The US has given Israel millions of dollars in military assistance, especially in the realm of missile defense against both short-range and long-range missile threats.
In addition to the military issues expected to dominate the meetings between Netanyahu and Obama during the latter’s visit to Israel, the Palestinian situation is also expected to be a topic of discussion.
Netanyahu has long argued that a key to any Israel-Palestinian peace deal is the need for the Palestinians to recognize Israel as the Jewish homeland, and he subtly underscored that point again in his comments to Obama. The Israeli leader thanked the US President for “upholding the Jewish people’s right to a Jewish state in our historic homeland, and for boldly defending that right at the United Nations.”

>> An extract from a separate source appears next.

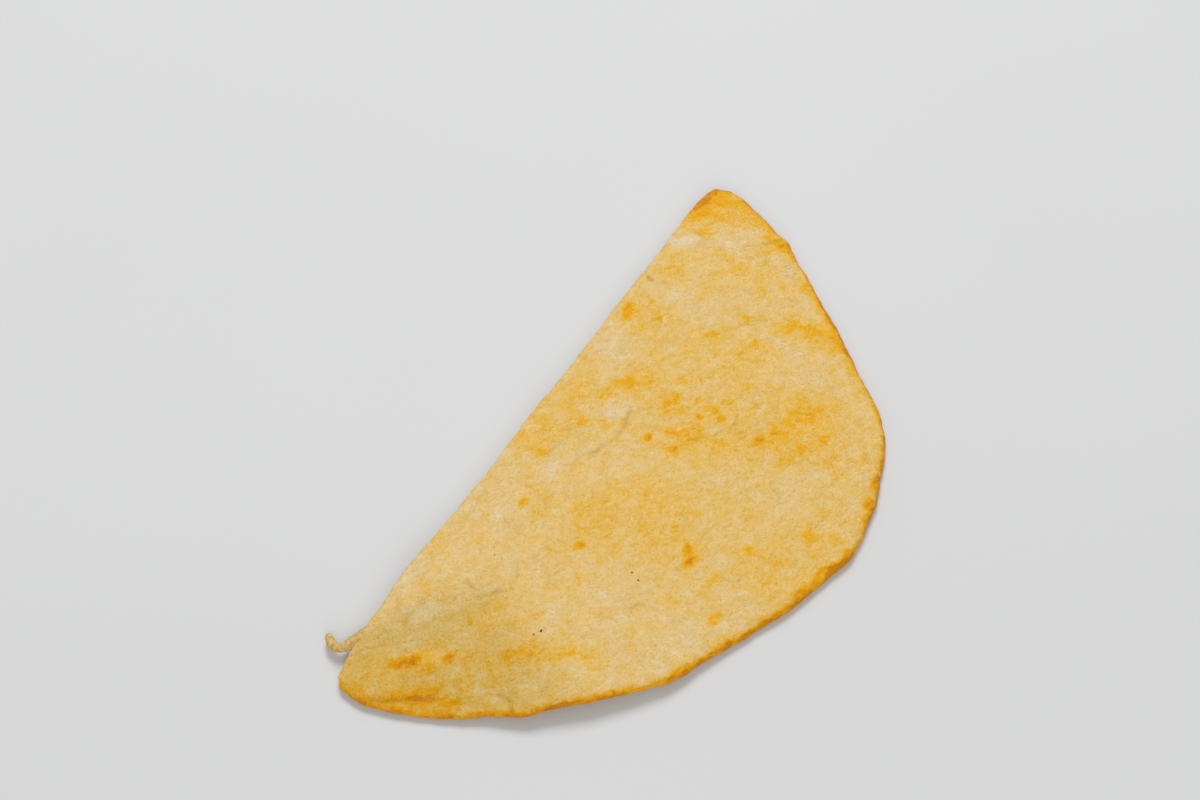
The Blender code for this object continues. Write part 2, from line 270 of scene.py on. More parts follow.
@dataclass(frozen=True)
class PlanOutline:
    """The plan outline of the half bread, counter-clockwise from its right tip."""

    right_tip: Table = ((114.4, -5.5), (112.6, -2.8), (109.0, -1.2), (103.5, -0.3))
    cut_right_end: float = 95.0
    cut_left_end: float = -101.0
    cut_point_spacing: float = 18.0
    left_tip: Table = (
        (-107.0, 0.1), (-114.0, -0.5), (-120.5, -1.8), (-125.0, -2.8), (-127.4, -5.2), (-128.1, -10.5),
    )
    crust: Table = (
        (-126.4, -20.5), (-122.9, -30.3), (-117.9, -40.3), (-111.9, -50.9), (-106.6, -59.4), (-99.4, -66.6),
        (-87.4, -79.5), (-79.4, -86.6), (-71.1, -92.5), (-60.6, -96.7), (-48.6, -102.1), (-38.5, -106.5),
        (-28.5, -110.5), (-18.5, -113.5), (-4.5, -117.5), (9.5, -116.7), (21.7, -114.6), (32.8, -110.9),
        (42.4, -107.4), (50.5, -102.3), (58.4, -94.6), (65.4, -85.6), (71.9, -77.6), (80.2, -68),
        (88, -57.8), (95.2, -49.2), (101, -40.5), (105, -35.5), (106, -32), (109, -26.5), (111.5, -18.5),
        (113.8, -11),
    )
    curve_steps: int = 24
    # Height and length of the slow wobble and of the fine raggedness of dough
    crust_wobble: Pair = (0.35, 11.0)
    fine_crust: Pair = (0.16, 3.6)
    cut_wobble: Pair = (0.45, 22.0)
    fine_cut: Pair = (0.13, 2.6)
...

Security and peace were also a theme in Israeli President Shimon Peres’ welcome to Obama, in addition to a number of “thank you” comments. According to a copy of his statement released by his office ,Peres told Obama, “You enabled our security in an extraordinary way, to project strength. To strive for peace. Strengthening security is the best way to strengthen peace.
“We long to see an end to the conflict with the Palestinians. To see the Palestinians enjoying freedom and prosperity in their own state. We extend our hand in peace to all the countries of the Middle East.”
While US-Israel relations have had some rocky points over Obama’s presidency over apparent disagreements on Iran and the Palestinian issue, Netanyahu stressed the importance of Israel’s most powerful ally in handling today’s challenges.
“In an unstable and uncertain Middle East, the need for our alliance is greater than ever,” Netanyahu told Obama. “It is the key to thwarting dangers and advancing peace; it’s the key to achieve a stable and secure peace that the people of Israel yearn for with our neighbors with our all hearts. We seek a peace with our Palestinian neighbors.”
(By Joshua Spurlock, www.themideastupdate.com, March 20, 2013)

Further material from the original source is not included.